There is competition in the space. There are also, of course, useless overvalued projects in the space. The price corrections (as we are calling them) will act as a way to reduce the number of useless projects in this space. The cryptocurrency bubble may be correct, therefore, in the sense that the overall market cap was over inflated due to the vast number of overvalued projects with no use.

However, the cryptocurrency bubble does not exist in the sense it is viewed by the general public because of the amount of innovation in the space. The cryptocurrency bubble is referred to disdainfully, with the insinuation that all of the projects are scams with no use – just price speculation like the tulips. This is not the case.

There are projects that exist with partnerships with massive global corporations that want to incorporate blockchain technology into their business. Supply chain coins are a great example of this – they have a working project that is being implemented into large businesses as we speak.
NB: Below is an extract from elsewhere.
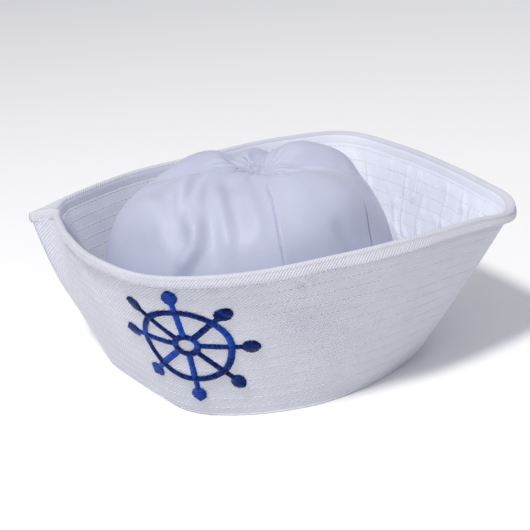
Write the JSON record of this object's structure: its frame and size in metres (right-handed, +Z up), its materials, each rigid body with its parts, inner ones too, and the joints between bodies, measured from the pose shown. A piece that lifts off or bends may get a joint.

There is a massive potential with this technology, and it is clear to see with the amount of talent leaving their well respected senior positions to pursue careers in this field with startups. You just have to pick the right projects with promising futures.

Not all projects are going to succeed, just as nowhere near all start-ups succeed in the business world. But the fact is that this technology is here to stay, so no, in that sense the cryptocurrency bubble does not exist. The cryptocurrency bubble is much more comparable to the dot com bubble than the tulip bubble – but even then we would argue it is not a bubble, and just a price correction at this time.

Unfortunately, only time can tell if it really is a cryptocurrency bubble. At this point in time no one knows. Don’t believe everything you hear in the media about this space – a lot of the news is extremely uninformed and doesn’t refer to anything besides Bitcoin and scam projects.

Do your own research. 

Do you think this is a cryptocurrency bubble? Has it popped?